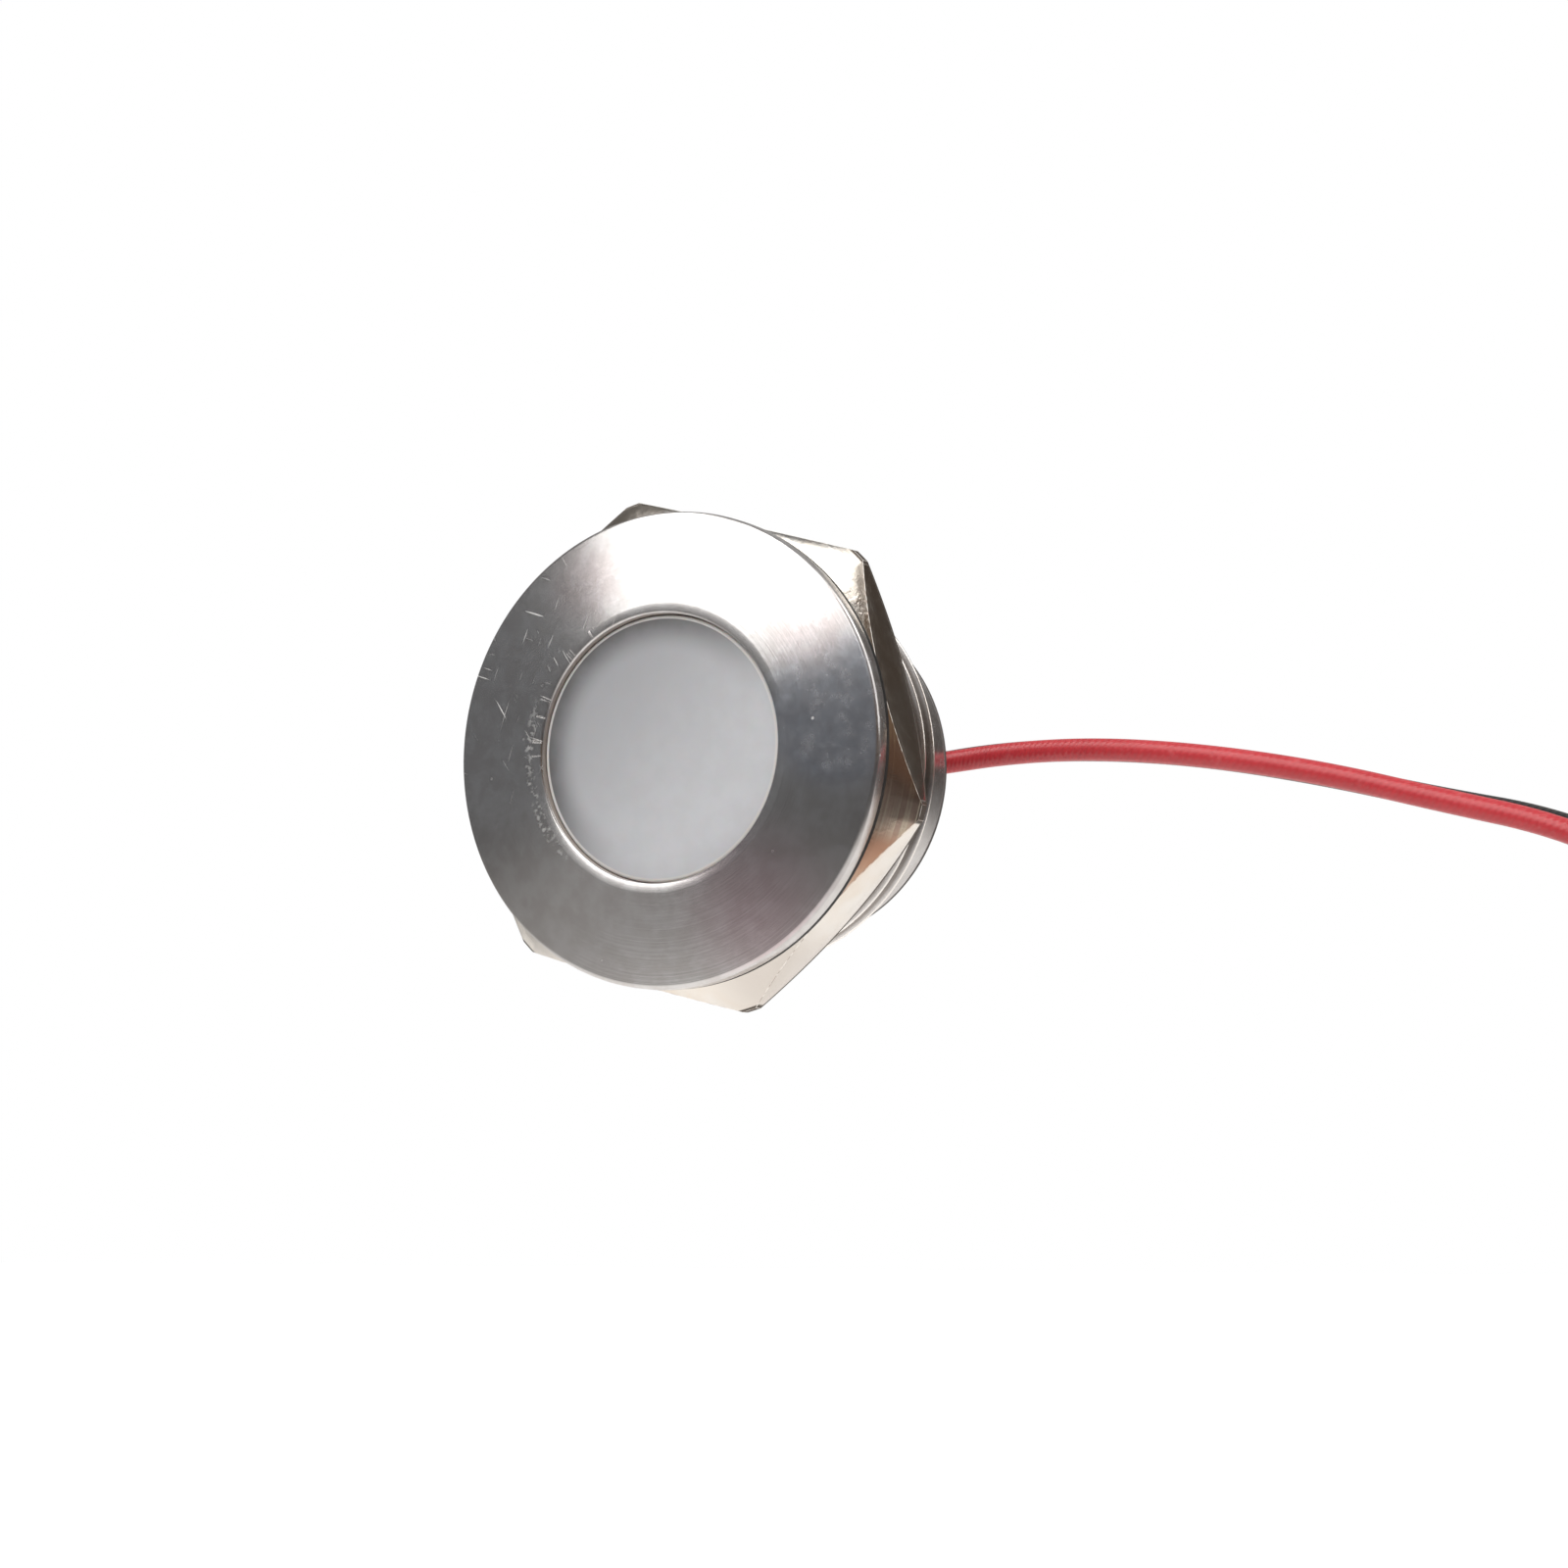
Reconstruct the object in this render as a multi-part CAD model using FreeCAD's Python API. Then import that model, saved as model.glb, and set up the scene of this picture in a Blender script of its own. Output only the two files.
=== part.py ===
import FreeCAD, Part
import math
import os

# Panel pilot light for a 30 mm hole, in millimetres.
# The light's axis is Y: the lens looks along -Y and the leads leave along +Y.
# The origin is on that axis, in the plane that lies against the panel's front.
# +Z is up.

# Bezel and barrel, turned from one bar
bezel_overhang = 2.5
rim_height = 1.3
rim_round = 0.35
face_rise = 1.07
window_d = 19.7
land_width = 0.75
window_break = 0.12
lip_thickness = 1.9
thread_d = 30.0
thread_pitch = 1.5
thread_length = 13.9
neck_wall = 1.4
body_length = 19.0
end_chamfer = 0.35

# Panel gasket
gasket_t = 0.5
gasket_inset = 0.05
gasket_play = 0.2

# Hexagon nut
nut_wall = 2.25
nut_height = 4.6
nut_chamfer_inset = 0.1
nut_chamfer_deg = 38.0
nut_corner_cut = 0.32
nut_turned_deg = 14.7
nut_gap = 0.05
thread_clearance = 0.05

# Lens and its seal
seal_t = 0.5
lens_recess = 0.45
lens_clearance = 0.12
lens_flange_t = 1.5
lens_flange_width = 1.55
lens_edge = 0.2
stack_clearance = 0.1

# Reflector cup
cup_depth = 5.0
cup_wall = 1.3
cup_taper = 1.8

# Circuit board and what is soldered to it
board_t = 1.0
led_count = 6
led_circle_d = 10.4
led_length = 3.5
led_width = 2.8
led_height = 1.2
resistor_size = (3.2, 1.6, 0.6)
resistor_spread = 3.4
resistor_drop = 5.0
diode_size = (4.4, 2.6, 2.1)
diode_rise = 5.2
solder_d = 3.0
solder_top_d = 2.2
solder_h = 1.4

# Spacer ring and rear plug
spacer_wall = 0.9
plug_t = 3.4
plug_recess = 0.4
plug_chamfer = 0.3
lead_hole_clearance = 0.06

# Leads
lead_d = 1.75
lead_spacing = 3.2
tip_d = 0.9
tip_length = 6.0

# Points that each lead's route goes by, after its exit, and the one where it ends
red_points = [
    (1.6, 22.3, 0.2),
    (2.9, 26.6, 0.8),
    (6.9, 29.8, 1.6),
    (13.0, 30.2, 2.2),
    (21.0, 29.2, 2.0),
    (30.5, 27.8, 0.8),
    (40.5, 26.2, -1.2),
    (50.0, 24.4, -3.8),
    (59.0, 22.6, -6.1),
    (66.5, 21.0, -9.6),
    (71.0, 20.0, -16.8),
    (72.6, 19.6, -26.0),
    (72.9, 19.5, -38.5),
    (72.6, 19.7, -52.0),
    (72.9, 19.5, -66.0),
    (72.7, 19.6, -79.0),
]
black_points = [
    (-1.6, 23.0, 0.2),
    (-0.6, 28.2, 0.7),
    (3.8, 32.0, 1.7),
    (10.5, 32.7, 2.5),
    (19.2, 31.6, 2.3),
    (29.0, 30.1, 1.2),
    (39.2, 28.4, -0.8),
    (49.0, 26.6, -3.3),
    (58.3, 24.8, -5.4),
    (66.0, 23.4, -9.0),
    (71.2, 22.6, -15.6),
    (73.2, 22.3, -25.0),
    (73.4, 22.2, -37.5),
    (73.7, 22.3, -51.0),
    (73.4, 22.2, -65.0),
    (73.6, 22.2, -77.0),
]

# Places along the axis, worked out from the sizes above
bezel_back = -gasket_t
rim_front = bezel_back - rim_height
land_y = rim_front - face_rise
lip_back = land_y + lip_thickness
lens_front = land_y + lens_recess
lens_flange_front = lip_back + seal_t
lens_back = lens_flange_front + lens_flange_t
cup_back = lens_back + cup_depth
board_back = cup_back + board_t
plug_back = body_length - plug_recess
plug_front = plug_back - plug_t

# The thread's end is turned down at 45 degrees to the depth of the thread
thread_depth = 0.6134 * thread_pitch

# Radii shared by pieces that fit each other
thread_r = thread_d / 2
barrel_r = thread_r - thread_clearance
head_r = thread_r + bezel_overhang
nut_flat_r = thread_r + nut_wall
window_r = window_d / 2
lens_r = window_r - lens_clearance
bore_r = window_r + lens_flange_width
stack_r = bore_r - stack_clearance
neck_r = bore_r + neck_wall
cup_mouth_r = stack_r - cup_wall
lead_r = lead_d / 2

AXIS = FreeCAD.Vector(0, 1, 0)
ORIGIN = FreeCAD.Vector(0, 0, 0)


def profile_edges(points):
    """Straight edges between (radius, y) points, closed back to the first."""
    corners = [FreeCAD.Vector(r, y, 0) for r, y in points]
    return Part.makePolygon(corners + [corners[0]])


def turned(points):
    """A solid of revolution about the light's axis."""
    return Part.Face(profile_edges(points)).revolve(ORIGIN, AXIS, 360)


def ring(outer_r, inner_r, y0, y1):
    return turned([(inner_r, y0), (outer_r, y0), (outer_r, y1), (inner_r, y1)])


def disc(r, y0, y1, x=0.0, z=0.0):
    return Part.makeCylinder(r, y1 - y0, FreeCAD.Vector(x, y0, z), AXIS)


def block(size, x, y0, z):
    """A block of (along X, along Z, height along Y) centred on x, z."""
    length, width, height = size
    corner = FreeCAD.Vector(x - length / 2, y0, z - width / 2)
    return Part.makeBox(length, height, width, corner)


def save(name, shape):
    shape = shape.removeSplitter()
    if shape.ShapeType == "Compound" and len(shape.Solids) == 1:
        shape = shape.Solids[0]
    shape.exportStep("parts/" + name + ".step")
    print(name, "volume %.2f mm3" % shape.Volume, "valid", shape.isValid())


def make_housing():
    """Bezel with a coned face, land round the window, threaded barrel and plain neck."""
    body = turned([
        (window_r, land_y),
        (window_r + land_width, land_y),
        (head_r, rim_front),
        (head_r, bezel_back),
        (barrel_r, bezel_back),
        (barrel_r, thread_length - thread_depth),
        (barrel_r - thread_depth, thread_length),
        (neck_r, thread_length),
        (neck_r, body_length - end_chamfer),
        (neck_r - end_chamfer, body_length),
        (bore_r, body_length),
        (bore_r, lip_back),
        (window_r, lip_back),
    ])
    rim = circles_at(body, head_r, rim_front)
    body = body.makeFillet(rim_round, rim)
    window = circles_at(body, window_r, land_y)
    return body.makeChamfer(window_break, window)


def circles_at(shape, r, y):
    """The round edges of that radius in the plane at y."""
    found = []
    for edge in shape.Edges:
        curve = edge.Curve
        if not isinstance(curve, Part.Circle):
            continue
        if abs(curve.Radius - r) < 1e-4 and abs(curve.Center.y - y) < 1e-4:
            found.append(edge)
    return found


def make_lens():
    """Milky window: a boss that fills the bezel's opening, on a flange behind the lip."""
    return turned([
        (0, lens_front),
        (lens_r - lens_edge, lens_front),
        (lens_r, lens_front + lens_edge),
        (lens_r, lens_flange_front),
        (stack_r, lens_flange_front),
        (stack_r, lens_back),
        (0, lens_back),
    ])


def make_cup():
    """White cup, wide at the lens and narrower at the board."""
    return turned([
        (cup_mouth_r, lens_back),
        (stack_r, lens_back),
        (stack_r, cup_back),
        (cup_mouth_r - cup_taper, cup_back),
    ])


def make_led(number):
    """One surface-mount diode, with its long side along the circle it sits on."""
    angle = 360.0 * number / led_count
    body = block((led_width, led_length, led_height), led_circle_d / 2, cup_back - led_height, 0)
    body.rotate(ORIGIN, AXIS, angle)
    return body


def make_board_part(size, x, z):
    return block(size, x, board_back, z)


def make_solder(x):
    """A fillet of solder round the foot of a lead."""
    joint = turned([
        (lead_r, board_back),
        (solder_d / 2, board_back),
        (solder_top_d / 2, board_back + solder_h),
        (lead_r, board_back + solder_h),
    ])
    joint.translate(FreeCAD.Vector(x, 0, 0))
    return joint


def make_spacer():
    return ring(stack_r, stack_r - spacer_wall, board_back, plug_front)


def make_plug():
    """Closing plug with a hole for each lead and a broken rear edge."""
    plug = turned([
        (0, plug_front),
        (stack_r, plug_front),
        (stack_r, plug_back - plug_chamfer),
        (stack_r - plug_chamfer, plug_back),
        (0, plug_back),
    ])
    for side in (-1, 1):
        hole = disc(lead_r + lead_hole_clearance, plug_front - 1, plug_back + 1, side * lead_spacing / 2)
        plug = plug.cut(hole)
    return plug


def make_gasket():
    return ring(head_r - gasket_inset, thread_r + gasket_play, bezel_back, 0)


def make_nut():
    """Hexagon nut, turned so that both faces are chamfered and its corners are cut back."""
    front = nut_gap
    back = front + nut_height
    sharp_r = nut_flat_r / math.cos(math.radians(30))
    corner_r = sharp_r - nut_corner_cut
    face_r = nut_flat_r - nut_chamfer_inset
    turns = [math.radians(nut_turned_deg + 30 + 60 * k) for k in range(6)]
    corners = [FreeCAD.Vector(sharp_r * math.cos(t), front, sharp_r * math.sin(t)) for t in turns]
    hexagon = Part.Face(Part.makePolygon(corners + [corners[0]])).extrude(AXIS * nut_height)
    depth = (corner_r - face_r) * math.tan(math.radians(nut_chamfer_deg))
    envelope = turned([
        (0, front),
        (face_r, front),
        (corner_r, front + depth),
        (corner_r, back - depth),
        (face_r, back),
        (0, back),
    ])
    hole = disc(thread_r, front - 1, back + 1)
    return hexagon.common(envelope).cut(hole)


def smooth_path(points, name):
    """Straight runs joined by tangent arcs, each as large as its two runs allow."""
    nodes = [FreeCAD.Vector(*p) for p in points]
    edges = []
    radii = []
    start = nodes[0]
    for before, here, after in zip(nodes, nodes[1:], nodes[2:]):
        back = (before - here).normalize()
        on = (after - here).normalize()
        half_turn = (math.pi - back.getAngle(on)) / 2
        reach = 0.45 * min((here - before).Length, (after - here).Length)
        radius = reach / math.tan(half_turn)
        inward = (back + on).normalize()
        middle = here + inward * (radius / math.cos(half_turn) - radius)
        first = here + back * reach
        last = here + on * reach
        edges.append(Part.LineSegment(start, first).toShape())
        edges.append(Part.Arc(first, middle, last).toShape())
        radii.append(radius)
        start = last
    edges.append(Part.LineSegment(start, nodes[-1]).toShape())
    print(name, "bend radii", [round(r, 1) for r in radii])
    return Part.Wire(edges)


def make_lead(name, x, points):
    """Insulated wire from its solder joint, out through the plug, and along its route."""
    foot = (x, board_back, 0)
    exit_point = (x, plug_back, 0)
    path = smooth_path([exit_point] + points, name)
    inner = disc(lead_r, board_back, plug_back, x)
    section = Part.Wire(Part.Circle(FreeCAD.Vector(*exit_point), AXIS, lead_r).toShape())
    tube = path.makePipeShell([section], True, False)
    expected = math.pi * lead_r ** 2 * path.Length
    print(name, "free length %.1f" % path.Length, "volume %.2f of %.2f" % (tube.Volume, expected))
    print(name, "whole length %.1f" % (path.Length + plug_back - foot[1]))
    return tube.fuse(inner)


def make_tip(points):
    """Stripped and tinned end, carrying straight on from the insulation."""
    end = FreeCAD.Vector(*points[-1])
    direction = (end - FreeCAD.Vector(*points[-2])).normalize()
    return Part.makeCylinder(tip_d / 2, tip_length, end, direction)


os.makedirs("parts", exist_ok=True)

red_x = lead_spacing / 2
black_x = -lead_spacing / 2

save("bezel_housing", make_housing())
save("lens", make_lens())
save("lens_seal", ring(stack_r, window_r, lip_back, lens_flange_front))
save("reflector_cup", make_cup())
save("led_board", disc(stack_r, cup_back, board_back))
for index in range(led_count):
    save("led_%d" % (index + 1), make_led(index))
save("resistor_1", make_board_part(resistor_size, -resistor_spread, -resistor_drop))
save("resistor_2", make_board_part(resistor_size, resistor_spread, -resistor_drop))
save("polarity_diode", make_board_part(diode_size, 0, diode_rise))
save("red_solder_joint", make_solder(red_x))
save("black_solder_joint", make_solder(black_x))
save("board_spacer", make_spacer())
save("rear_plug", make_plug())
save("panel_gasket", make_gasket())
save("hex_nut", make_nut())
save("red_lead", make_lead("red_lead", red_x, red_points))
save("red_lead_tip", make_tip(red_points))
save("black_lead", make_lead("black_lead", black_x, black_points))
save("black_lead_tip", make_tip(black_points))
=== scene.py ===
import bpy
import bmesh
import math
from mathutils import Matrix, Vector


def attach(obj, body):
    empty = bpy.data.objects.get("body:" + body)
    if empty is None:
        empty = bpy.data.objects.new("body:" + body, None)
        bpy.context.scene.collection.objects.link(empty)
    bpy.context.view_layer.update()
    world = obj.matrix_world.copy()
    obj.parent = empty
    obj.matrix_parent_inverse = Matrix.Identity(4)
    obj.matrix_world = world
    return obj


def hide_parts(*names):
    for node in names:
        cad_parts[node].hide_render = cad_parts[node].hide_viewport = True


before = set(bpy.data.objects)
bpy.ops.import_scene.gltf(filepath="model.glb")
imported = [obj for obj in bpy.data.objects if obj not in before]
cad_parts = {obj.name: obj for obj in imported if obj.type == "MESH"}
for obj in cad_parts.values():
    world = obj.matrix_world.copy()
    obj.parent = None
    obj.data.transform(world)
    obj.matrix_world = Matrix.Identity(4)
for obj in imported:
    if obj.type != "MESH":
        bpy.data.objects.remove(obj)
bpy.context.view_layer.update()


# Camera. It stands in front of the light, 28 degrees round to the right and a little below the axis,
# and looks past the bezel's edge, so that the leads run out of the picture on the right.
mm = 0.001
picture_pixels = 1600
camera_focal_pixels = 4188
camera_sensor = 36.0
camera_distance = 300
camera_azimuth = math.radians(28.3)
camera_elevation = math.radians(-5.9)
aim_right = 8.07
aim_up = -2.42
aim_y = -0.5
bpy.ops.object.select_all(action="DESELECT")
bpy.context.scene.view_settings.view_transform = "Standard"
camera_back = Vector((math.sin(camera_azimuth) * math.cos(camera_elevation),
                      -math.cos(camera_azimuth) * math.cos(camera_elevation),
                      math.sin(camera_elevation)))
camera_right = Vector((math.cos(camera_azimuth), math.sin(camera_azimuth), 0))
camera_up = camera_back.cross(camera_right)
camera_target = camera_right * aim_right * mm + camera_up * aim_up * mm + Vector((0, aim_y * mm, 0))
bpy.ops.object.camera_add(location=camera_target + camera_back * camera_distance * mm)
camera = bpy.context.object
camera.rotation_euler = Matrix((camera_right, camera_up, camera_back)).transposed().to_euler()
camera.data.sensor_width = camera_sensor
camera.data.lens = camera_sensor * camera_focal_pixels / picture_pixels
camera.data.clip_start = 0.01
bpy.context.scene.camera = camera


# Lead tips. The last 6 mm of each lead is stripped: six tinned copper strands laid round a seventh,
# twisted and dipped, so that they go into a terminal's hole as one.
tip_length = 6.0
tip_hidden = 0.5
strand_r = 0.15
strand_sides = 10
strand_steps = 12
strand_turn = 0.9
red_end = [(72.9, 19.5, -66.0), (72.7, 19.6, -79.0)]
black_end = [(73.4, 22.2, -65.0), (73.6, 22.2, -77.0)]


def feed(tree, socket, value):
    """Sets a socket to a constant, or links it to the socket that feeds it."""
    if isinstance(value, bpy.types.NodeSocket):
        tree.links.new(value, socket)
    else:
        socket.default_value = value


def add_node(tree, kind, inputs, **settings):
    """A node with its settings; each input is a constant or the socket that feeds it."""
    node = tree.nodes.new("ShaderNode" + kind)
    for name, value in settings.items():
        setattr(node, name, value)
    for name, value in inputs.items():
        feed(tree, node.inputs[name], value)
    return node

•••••

**What to produce:**
Quote only the stretch of lines that starts the data above and ends with the line containing "# +Z is up.", both included.

**Response:**
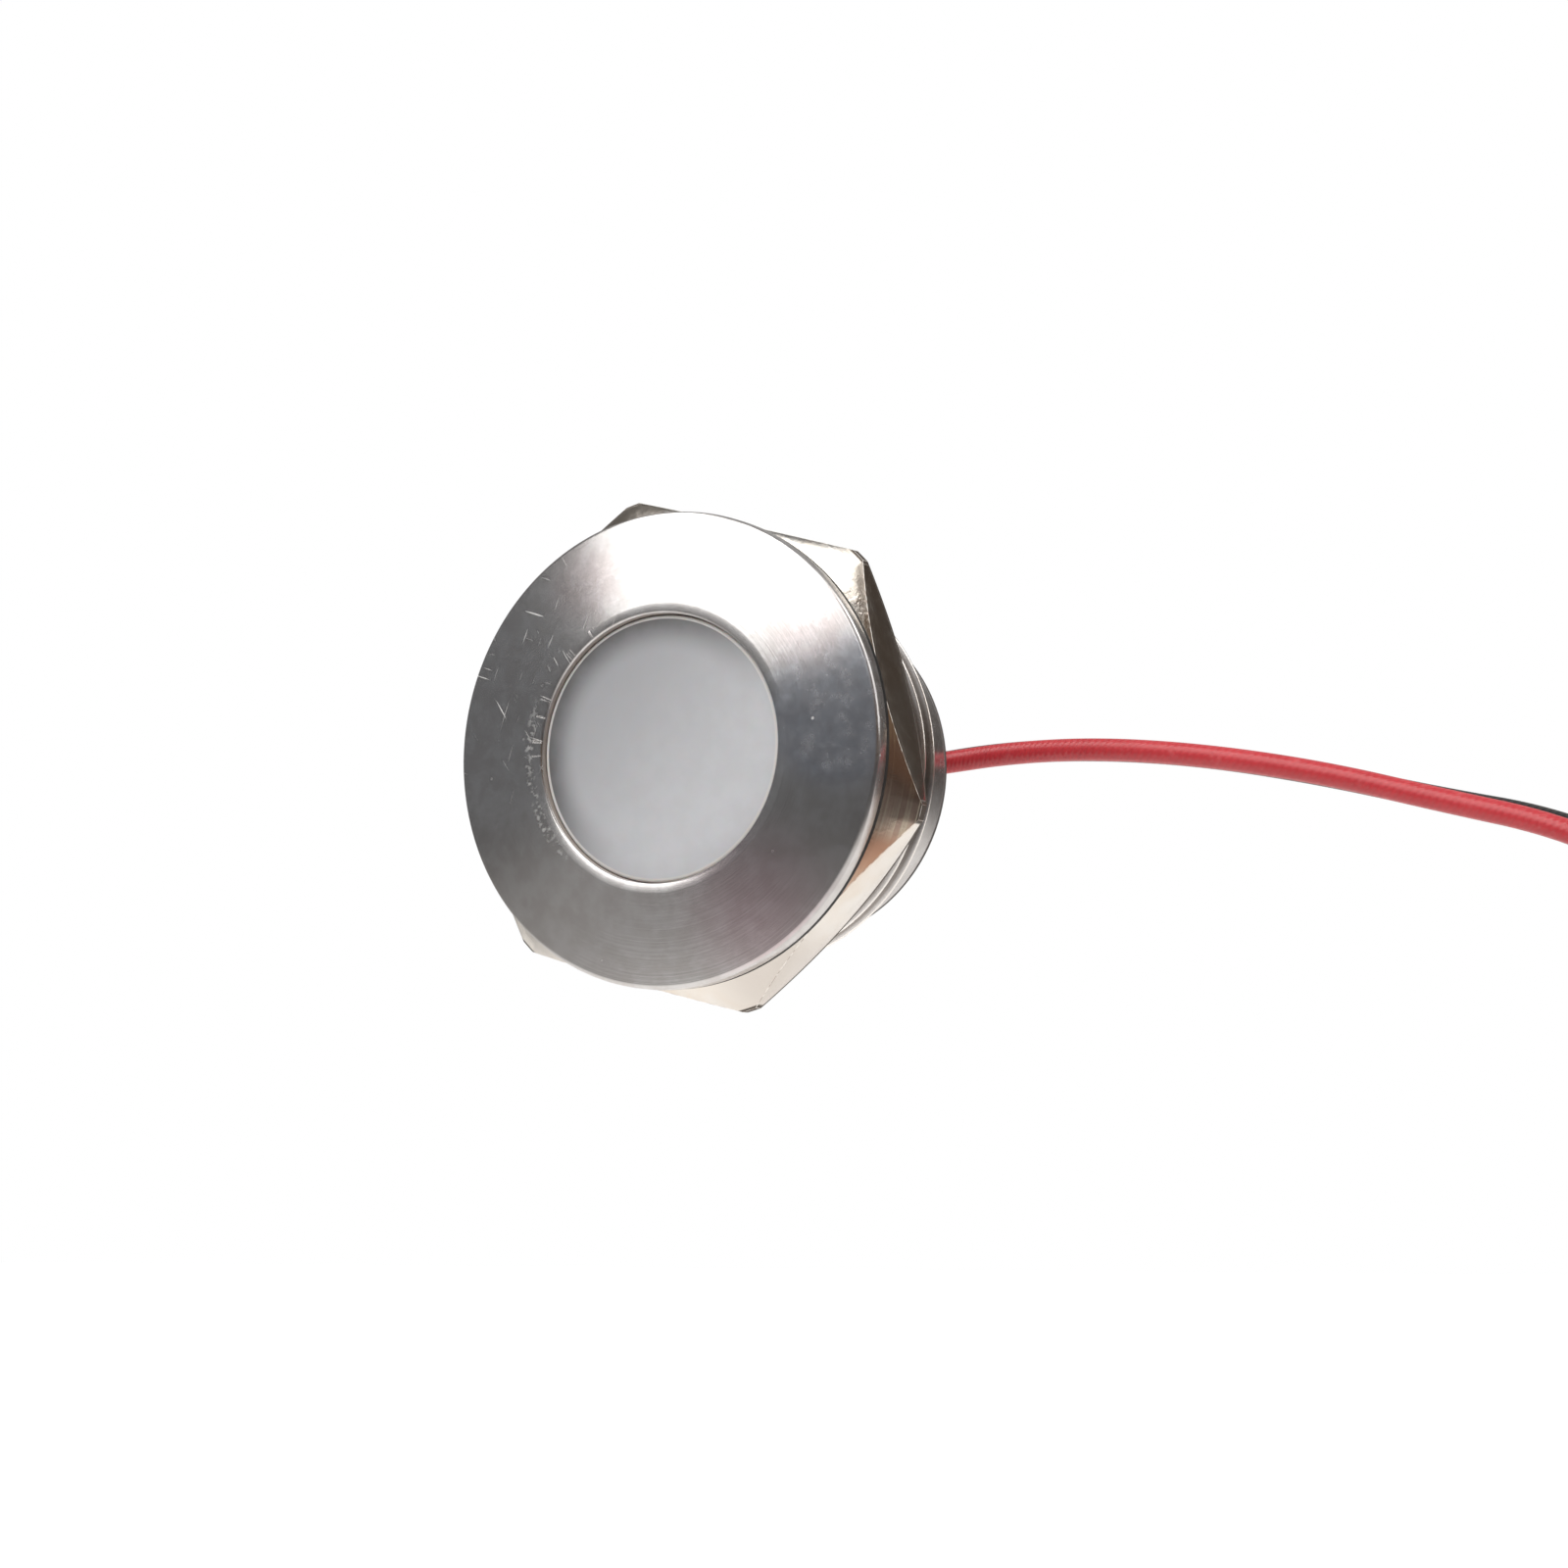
Reconstruct the object in this render as a multi-part CAD model using FreeCAD's Python API. Then import that model, saved as model.glb, and set up the scene of this picture in a Blender script of its own. Output only the two files.
=== part.py ===
import FreeCAD, Part
import math
import os

# Panel pilot light for a 30 mm hole, in millimetres.
# The light's axis is Y: the lens looks along -Y and the leads leave along +Y.
# The origin is on that axis, in the plane that lies against the panel's front.
# +Z is up.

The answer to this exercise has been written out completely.